Mais c’est dans ses passages les plus bancals, anarchiques et approximatifs que l’album impressionne le plus, quand les Scientists of Sound saupoudrent les mêmes "ooh" ou "eeh" féminins sur plusieurs titres, de façon inattendue ; quand ils nous surprennent avec les changements de direction de "P.O Tally Ho!" ; quand, sur le beat d’une lenteur et d’une pesanteur extrêmes de "Bournville Peacocks", ils font intervenir un orgue mortuaire et le chant féminin halluciné de Stacey Phillips. Ce sont ces assemblages improbables, ces constructions instables, c’est ce rap sale, ténébreux et instinctif qui fait effet ici. C’est cela qui est bon.

Malheureusement, le groupe se séparera et leur album n’aura pas de postérité visible. Si l’on exclut un remix du maxi culte "Tried by 12" de l’East Flatbush Project, et si quelques uns, comme Cherok, semblent toujours actifs, les Scientists of Sound ne marqueront pas durablement les esprits. Un coup d’œil au All Music Guide, par exemple, et on les voit tout juste listés, sans détail, dans la rubrique ambient techno… Dommage pour ce disque estimable, sorte de chainon manquant entre le Wu-Tang Clan et Company Flow, arrivé via l'espace jusqu'à Londres.

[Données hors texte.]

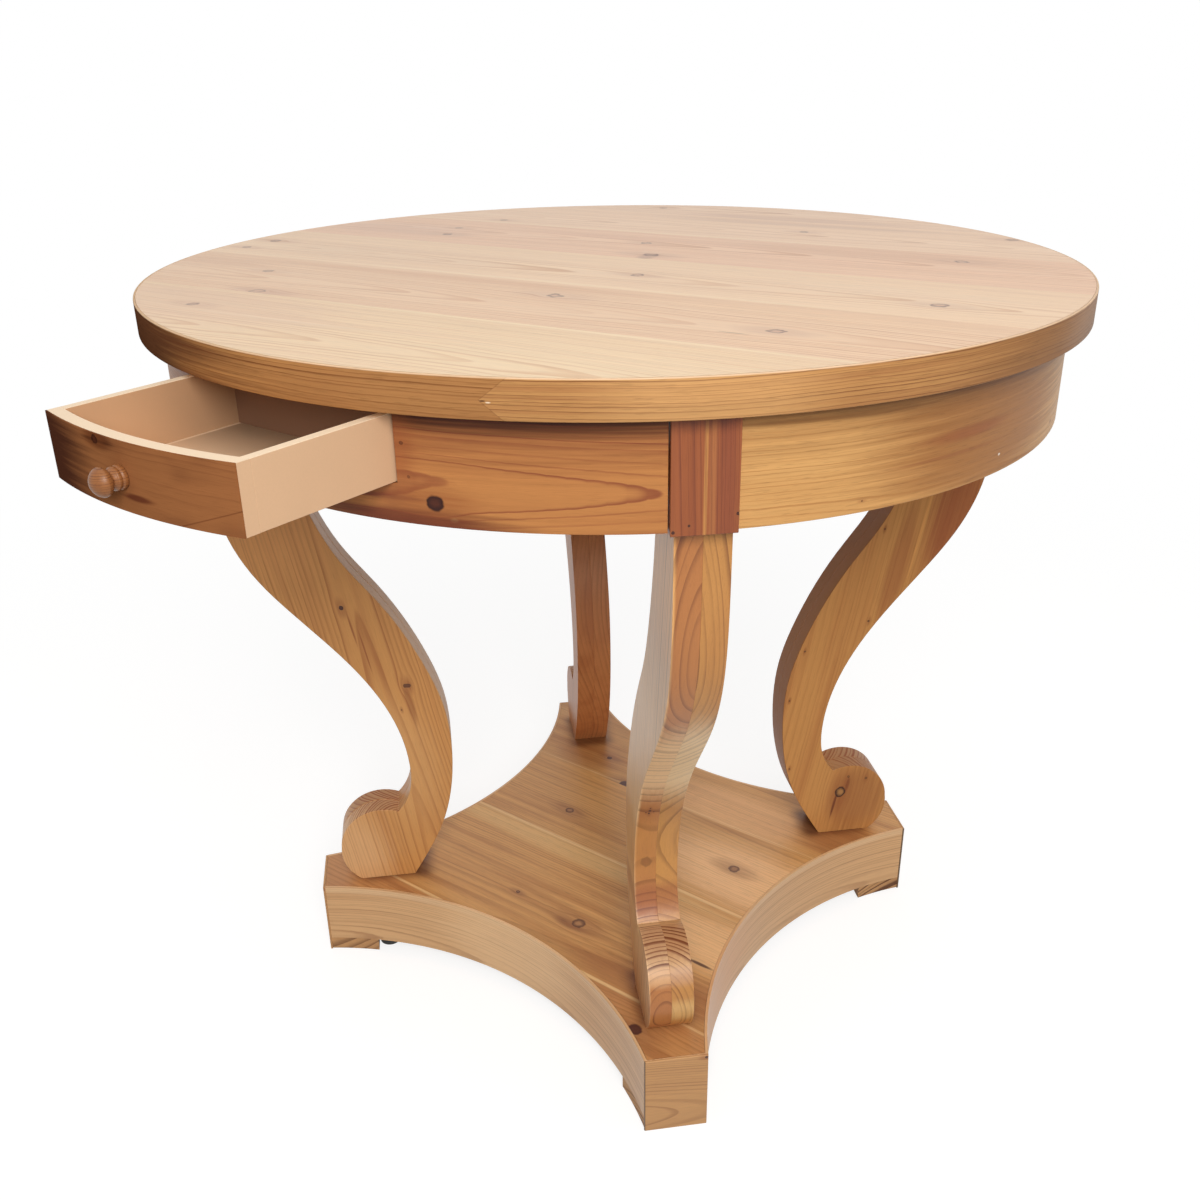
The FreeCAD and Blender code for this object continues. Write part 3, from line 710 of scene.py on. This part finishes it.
# The plinth's top boards run along X.
plinth = {
    "early": (216, 162, 100), "late": (154, 100, 56), "patch": (182, 124, 70), "patchShare": 0.7,
    "ring": 2.4, "line": 0.6, "taper": 0.012, "wave": 4, "strength": 0.45,
    "patchSize": (260, 13, 40), "streak": 0.1, "fibre": 0.1, "dash": 0.2,
    "knotColour": (80, 42, 32), "haloColour": (150, 96, 60),
}
paleSeam = (240, 200, 142)
plinthBoards = {
    "plinth_board_front": {
        "heart": (-300, 220), "early": (196, 139, 86), "patch": (164, 106, 63),
        "knots": [(196, -243, 7, False, 1)], "zones": [(0, -209, 400, 3.5, paleSeam, 0.9)],
    },
    "plinth_board_middle_front": {
        "heart": (-200, 240), "knots": [(53, -149, 7.5, True, 0.85), (-38, -146, 2.4, False, 1)],
        "knotHeart": (182, 132, 88),
        # The two dark zones near the front right foot, at 232 and 146 along, are painted shade
        # round it.
        "zones": [
            (44, -156, 26, 9, (120, 66, 44), 0.5), (200, -92, 150, 56, (246, 196, 140), 0.9),
            (198, -126, 20, 3, (80, 42, 30), 0.9), (232, -172, 60, 42, (164, 102, 60), 0.6),
            (146, -190, 90, 30, (160, 100, 56), 0.6), (-60, -50, 300, 20, (230, 186, 124), 0.8),
        ],
    },
    "plinth_board_middle_back": {
        "heart": (140, 230), "knots": [(-90, 18, 5.5, True, 0.9), (143, 36, 6.5, True, 0.85)],
        "knotHeart": (166, 116, 76),
        "zones": [(0, -35, 400, 4, paleSeam, 0.9), (190, 30, 220, 76, (250, 200, 146), 0.95)],
    },
    "plinth_board_back": {
        "heart": (300, 200), "knots": [(-122, 148, 3.5, False, 1), (-68, 108, 7, False, 1)],
        # The two dark zones near the back feet, at 212 and -146 along, are painted shade round
        # them.
        "zones": [
            (0, 108, 300, 3, paleSeam, 0.7), (90, 138, 150, 60, (252, 198, 142), 0.6),
            (212, 164, 62, 58, (158, 98, 58), 0.65), (-146, 140, 70, 50, (150, 88, 52), 0.4),
        ],
    },
}
# Painted shade round each foot on the plinth top, darkest behind the scroll.
paintedFootShade = {
    "middle": 268.0, "long": 31.0, "wide": 19.0, "fade": 25.0, "tone": (84, 38, 20), "share": 0.72,
}


def paintFootShade(sheet, colour, along, across):     # painted shade under the back of each scroll, where the leg shadows the plinth
    one = (along + across).math("ABSOLUTE") * math.sqrt(0.5)
    other = (along - across).math("ABSOLUTE") * math.sqrt(0.5)
    outwards = one.math("MAXIMUM", other) - paintedFootShade["middle"]
    sideways = one.math("MINIMUM", other)
    offLong = (outwards.math("ABSOLUTE") - paintedFootShade["long"]).math("MAXIMUM", 0.0)
    offWide = (sideways - paintedFootShade["wide"]).math("MAXIMUM", 0.0)
    shade = 1 - sheet.smooth(span(offLong, offWide), 0.0, paintedFootShade["fade"])
    return sheet.mix(shade * shade * paintedFootShade["share"], colour, linear(paintedFootShade["tone"]))


for seed, (name, board) in enumerate(plinthBoards.items()):
    board = {**plinth, **board, "extra": paintFootShade, "seed": 90.0 + 2.7 * seed}
    finishBoard(name, flatGrain, board)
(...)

PS : cette chronique doit beaucoup à celle écrite en 2000 par DJ dEtEcT, à cet endroit, laquelle s’inspirait d’une autre parue plus tôt dans le fanzine The Truth. Désormais, c’est à vous de prendre le relai, et de maintenir en vie le souvenir de cette petite perle hip-hop anglaise mal taillée, mais précieuse.